What is asked:
In the records below, find the line containing "obj.parent = empty" and the line containing "cad_parts[node].hide_render = cad_parts[node].hide_viewport"; please repeat exactly the lines from one to the other, both included, and nothing more.

── Data rows

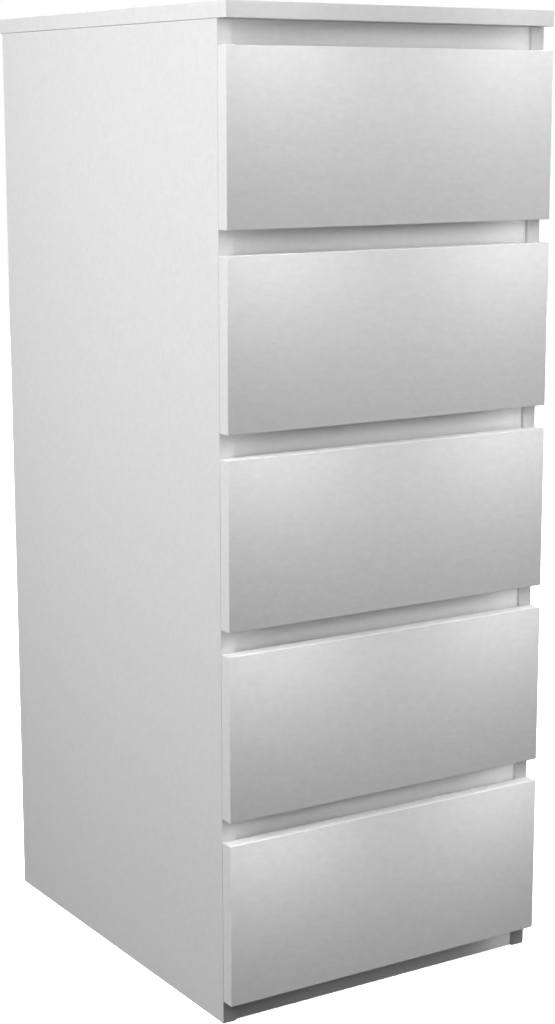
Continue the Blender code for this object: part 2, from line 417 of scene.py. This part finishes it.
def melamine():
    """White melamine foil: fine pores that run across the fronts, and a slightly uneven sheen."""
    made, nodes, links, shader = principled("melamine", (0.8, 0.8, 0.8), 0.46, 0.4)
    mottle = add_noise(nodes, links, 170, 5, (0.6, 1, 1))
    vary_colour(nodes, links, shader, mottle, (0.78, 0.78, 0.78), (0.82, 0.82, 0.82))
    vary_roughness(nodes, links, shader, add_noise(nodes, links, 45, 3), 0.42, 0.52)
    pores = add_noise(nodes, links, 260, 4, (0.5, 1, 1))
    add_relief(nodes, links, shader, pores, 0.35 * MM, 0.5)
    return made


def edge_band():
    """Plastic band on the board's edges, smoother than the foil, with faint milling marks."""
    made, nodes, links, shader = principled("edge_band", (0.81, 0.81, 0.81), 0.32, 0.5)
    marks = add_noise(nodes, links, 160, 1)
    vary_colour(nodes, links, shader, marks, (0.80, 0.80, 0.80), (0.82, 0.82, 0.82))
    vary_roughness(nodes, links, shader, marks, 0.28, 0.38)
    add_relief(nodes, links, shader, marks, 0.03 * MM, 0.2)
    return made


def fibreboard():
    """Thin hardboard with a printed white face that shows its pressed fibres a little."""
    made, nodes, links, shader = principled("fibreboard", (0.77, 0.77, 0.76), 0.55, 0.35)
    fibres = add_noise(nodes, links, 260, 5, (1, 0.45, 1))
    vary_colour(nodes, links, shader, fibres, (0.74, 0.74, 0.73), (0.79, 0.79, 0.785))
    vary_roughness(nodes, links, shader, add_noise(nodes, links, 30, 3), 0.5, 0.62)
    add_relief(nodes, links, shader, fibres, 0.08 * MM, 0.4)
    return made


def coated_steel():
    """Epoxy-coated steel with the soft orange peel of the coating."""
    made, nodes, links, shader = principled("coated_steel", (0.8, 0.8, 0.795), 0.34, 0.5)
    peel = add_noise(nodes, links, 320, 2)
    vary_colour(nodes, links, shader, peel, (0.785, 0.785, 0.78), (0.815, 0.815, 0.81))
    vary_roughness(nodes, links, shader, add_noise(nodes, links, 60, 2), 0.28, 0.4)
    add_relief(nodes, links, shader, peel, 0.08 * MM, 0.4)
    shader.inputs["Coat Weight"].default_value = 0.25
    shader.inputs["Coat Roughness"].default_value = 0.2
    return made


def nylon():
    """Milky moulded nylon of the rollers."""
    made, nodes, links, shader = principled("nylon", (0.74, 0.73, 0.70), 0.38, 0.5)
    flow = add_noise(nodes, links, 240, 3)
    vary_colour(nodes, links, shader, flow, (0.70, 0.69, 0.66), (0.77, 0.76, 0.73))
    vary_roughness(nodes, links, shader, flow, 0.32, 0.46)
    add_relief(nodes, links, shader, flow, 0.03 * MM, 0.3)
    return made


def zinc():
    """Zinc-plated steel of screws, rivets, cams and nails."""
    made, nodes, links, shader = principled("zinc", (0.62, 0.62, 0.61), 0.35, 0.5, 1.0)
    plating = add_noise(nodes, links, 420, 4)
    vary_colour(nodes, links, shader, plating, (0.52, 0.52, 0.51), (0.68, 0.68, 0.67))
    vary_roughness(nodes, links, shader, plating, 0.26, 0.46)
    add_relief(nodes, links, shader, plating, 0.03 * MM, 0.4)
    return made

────
── Data rows

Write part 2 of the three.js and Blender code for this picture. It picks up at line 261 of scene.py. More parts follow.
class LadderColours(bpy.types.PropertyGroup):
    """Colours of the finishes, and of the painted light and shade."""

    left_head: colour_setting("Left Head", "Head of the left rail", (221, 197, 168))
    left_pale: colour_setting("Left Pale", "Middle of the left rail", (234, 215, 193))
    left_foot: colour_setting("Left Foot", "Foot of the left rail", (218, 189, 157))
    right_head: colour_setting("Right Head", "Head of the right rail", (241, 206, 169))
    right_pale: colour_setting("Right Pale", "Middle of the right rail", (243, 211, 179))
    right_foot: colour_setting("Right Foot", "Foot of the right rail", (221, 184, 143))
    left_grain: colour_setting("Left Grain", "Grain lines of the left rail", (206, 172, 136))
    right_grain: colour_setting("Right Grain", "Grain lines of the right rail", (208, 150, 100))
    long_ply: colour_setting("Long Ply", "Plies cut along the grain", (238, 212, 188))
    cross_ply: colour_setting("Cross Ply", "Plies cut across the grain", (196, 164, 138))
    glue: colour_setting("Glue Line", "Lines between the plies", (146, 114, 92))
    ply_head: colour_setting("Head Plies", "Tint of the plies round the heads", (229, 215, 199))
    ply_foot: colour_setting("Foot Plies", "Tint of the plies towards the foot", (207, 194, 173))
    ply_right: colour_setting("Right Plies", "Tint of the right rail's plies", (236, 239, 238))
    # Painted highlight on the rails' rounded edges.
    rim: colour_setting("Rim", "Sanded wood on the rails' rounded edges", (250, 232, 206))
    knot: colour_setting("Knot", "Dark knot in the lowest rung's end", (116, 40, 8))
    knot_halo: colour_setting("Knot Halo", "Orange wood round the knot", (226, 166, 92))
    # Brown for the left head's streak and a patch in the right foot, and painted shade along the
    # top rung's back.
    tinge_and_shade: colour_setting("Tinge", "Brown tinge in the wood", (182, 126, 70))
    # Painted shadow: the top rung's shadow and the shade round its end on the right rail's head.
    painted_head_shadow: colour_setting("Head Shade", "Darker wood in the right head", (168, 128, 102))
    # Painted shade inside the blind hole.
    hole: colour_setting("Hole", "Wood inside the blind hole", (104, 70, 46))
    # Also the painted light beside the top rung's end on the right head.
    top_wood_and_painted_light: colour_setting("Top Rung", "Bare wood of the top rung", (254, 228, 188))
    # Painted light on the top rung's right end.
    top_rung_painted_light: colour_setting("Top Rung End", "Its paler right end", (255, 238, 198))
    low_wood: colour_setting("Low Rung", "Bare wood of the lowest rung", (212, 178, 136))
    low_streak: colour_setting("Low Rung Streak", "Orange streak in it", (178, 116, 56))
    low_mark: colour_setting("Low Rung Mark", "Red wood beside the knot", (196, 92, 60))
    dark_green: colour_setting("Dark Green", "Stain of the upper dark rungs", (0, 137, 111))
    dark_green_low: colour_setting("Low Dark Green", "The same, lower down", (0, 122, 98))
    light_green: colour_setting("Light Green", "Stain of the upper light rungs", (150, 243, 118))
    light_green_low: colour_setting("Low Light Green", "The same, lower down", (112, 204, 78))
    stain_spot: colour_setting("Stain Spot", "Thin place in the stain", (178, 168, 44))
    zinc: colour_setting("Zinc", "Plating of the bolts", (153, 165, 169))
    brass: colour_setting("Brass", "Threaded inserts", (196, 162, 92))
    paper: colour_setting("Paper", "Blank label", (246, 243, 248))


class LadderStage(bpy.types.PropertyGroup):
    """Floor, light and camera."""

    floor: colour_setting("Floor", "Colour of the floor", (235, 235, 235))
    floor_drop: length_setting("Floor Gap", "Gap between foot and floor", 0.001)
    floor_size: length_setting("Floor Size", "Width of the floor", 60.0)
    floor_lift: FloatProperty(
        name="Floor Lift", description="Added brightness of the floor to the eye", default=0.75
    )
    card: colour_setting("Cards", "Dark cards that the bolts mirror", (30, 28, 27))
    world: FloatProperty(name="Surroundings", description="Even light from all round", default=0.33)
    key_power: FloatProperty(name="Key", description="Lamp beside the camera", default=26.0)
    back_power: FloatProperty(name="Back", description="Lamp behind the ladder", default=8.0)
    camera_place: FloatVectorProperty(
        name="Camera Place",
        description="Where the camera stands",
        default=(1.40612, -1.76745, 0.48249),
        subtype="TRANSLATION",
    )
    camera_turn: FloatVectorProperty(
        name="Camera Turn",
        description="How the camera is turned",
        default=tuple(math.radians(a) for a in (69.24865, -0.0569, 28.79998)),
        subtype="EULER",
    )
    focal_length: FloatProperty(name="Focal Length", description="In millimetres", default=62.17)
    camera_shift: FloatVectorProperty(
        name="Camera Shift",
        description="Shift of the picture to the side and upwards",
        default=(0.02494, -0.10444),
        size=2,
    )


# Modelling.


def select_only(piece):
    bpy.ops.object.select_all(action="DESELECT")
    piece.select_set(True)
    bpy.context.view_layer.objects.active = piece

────
── Data rows

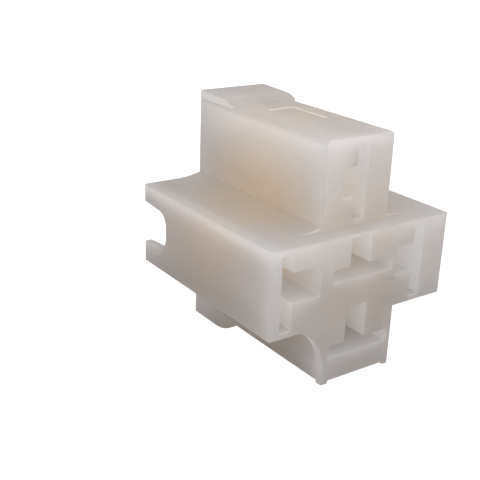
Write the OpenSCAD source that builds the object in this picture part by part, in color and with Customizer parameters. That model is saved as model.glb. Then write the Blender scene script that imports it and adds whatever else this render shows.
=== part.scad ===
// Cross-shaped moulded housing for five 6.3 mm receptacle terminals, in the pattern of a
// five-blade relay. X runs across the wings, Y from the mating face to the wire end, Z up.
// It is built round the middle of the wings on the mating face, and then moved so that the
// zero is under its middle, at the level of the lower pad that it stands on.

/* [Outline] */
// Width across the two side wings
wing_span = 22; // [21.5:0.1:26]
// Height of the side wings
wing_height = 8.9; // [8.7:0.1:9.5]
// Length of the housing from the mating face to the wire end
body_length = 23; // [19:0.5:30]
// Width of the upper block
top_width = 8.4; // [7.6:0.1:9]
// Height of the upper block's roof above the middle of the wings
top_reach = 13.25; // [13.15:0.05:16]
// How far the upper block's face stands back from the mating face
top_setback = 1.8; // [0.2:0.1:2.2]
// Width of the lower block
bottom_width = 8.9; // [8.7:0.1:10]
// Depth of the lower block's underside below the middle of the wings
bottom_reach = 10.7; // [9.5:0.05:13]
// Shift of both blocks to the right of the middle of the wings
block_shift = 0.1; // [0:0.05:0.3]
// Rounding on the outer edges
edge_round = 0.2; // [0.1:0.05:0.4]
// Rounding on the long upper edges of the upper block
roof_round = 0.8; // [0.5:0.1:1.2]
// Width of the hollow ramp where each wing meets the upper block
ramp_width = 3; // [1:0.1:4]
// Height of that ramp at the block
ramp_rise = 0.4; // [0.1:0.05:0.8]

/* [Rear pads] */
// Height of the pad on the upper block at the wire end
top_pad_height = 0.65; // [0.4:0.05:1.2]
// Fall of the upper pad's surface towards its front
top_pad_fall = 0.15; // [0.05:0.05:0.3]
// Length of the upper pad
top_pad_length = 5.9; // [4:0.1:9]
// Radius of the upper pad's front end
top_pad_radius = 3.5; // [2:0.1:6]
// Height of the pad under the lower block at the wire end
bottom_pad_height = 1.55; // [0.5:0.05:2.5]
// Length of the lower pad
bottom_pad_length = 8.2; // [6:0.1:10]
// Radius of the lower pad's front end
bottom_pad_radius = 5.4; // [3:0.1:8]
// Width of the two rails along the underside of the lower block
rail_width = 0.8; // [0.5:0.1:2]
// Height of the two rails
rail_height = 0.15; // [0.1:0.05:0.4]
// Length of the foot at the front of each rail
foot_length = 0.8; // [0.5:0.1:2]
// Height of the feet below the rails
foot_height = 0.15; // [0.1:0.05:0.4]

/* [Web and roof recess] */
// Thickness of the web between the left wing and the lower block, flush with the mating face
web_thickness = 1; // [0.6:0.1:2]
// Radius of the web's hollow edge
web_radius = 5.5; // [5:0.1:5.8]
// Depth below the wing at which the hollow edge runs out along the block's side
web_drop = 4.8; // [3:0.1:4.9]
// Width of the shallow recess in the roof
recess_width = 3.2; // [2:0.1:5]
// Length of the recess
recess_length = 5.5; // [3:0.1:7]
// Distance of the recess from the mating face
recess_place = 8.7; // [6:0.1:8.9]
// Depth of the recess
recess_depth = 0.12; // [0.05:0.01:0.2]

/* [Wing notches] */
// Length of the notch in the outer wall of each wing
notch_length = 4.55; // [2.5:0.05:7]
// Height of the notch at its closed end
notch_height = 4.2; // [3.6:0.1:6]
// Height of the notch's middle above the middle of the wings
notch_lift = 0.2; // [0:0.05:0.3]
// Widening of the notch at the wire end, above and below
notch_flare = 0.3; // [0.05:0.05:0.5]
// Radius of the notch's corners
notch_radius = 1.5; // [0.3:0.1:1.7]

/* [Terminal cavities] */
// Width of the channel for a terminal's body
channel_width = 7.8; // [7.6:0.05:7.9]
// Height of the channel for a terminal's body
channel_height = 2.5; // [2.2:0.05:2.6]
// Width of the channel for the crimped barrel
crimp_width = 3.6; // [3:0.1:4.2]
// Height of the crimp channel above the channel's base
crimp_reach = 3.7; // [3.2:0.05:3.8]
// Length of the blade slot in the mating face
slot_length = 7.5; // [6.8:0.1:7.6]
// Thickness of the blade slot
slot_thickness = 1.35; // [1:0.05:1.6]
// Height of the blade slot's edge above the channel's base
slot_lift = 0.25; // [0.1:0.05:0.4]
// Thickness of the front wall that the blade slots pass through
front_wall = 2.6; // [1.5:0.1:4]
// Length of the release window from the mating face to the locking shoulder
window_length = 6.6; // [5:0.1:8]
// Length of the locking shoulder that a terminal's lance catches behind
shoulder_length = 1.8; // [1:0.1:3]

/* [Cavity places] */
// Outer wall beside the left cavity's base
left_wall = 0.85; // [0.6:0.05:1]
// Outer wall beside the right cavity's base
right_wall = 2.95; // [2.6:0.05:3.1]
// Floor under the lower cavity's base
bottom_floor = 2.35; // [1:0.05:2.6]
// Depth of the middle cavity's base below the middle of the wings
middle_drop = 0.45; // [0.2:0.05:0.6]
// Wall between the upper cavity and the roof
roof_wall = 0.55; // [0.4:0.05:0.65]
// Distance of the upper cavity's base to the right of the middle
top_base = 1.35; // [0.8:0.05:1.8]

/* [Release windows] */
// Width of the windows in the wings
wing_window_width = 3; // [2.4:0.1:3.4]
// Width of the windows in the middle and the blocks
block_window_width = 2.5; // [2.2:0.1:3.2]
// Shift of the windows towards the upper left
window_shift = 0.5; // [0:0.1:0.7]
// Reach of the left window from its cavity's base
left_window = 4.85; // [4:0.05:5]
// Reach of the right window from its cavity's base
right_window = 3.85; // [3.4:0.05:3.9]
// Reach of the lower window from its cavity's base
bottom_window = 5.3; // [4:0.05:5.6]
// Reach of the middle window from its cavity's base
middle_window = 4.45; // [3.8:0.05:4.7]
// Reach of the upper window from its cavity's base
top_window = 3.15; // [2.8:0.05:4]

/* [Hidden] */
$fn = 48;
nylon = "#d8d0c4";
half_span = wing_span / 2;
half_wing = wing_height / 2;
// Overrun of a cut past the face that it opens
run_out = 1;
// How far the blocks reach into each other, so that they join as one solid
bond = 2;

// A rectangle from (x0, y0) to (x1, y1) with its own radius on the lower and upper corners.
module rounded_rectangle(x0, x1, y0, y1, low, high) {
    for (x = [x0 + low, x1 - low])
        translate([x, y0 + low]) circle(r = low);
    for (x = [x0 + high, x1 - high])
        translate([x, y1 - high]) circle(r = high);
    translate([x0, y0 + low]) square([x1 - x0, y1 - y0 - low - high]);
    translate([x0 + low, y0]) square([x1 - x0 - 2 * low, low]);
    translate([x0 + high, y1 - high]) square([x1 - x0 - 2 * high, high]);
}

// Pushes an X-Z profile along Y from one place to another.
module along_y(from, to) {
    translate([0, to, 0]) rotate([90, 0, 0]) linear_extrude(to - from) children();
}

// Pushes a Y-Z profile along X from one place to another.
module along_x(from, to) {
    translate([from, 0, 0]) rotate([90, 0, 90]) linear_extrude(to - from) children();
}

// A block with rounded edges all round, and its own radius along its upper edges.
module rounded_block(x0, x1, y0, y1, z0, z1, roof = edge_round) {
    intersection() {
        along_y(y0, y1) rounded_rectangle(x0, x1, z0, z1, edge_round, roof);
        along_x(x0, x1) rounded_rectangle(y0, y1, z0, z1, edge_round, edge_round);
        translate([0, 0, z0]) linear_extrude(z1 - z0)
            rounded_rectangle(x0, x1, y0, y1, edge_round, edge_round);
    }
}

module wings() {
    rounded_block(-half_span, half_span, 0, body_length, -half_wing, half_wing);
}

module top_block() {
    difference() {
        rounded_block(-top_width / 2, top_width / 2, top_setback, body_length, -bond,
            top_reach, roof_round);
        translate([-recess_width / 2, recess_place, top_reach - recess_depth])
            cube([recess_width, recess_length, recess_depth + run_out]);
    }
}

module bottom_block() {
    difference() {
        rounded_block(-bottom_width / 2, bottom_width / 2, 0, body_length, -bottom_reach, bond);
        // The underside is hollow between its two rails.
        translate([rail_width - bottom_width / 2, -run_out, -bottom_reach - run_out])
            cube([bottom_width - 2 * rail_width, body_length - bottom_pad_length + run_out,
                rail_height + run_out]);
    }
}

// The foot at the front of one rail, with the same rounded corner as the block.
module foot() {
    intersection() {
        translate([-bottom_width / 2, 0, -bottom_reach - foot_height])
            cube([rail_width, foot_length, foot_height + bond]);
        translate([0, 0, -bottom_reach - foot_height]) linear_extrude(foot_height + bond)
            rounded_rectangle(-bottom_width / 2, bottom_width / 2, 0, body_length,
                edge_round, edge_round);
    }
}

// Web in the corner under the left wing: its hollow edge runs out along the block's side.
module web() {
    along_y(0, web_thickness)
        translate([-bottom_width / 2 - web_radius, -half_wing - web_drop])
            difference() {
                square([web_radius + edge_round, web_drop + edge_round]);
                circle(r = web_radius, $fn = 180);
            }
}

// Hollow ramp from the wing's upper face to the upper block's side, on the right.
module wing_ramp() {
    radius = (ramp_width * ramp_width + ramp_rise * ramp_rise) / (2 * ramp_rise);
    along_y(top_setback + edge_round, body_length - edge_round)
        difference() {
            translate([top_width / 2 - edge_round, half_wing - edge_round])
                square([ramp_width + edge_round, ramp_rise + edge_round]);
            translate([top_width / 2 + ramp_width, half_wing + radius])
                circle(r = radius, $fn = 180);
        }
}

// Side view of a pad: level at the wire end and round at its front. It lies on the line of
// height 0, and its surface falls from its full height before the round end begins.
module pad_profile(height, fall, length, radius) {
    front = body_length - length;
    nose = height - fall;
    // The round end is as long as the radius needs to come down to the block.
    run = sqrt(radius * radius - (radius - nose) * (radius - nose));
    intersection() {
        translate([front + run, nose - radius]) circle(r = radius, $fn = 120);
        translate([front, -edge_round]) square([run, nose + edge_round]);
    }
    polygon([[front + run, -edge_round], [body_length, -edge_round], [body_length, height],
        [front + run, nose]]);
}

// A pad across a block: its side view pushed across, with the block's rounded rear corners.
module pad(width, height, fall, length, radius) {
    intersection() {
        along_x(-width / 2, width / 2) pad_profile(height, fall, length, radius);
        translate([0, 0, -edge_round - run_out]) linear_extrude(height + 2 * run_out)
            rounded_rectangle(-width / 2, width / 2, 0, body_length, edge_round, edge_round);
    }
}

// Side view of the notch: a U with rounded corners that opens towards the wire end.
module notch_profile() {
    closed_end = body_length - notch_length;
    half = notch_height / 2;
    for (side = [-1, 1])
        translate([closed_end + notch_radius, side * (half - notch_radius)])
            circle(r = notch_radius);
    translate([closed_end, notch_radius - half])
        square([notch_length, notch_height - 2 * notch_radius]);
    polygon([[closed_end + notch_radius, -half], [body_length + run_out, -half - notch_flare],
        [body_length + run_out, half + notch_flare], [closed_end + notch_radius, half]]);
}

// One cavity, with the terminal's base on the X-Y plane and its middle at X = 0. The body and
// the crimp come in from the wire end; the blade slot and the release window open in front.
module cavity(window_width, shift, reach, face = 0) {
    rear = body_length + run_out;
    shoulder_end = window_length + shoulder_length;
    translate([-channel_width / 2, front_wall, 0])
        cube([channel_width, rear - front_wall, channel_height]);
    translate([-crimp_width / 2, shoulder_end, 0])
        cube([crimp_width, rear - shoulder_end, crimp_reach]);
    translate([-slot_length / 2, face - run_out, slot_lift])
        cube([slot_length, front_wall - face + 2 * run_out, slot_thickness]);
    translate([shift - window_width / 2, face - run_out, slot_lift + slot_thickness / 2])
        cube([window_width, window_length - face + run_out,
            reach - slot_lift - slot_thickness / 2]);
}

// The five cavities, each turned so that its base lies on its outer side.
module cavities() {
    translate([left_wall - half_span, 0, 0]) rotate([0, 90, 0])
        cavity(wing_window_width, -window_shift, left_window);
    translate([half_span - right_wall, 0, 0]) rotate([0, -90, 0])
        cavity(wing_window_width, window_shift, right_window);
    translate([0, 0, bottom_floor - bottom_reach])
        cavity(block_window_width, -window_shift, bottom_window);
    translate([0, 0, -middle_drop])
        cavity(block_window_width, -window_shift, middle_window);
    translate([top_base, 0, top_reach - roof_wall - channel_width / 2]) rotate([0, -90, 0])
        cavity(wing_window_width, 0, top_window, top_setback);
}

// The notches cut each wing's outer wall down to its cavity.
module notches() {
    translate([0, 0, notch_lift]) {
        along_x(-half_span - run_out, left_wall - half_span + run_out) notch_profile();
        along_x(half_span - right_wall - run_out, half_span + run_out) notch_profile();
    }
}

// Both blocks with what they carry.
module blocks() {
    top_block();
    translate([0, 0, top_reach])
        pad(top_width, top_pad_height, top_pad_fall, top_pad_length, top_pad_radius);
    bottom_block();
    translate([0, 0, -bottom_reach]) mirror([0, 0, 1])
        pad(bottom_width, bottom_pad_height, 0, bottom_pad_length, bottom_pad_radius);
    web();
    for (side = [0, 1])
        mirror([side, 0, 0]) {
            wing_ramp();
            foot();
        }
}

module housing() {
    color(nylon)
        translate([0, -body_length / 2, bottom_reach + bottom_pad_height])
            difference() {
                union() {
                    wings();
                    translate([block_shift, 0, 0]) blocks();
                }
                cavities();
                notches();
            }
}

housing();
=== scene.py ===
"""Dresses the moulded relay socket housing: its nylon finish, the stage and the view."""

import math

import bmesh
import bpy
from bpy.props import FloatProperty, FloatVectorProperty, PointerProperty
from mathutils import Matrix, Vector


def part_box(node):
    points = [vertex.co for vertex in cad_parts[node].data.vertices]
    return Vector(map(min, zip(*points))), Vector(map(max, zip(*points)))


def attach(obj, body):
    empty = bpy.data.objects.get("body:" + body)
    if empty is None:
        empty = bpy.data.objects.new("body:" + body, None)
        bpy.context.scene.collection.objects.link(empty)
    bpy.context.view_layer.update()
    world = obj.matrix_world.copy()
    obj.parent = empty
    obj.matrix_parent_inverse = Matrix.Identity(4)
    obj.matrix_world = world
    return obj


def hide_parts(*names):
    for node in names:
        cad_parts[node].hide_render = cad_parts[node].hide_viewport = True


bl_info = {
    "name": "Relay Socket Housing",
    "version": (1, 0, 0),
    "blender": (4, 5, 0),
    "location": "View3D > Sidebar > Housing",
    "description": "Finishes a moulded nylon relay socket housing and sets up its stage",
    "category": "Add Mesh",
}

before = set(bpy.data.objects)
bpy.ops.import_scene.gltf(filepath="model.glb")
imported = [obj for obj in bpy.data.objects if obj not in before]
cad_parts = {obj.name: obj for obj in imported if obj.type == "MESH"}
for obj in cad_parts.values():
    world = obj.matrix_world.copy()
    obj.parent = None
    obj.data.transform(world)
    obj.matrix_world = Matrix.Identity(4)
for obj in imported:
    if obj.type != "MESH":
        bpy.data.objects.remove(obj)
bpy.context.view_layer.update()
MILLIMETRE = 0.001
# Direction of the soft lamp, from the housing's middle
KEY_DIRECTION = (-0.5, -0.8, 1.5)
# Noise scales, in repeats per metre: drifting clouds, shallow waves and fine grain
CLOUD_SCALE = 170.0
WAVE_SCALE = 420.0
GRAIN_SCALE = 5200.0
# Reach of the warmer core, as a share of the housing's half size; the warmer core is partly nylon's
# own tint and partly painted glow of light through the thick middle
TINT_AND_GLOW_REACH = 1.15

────

Exercise output:
    obj.parent = empty
    obj.matrix_parent_inverse = Matrix.Identity(4)
    obj.matrix_world = world
    return obj


def hide_parts(*names):
    for node in names:
        cad_parts[node].hide_render = cad_parts[node].hide_viewport = True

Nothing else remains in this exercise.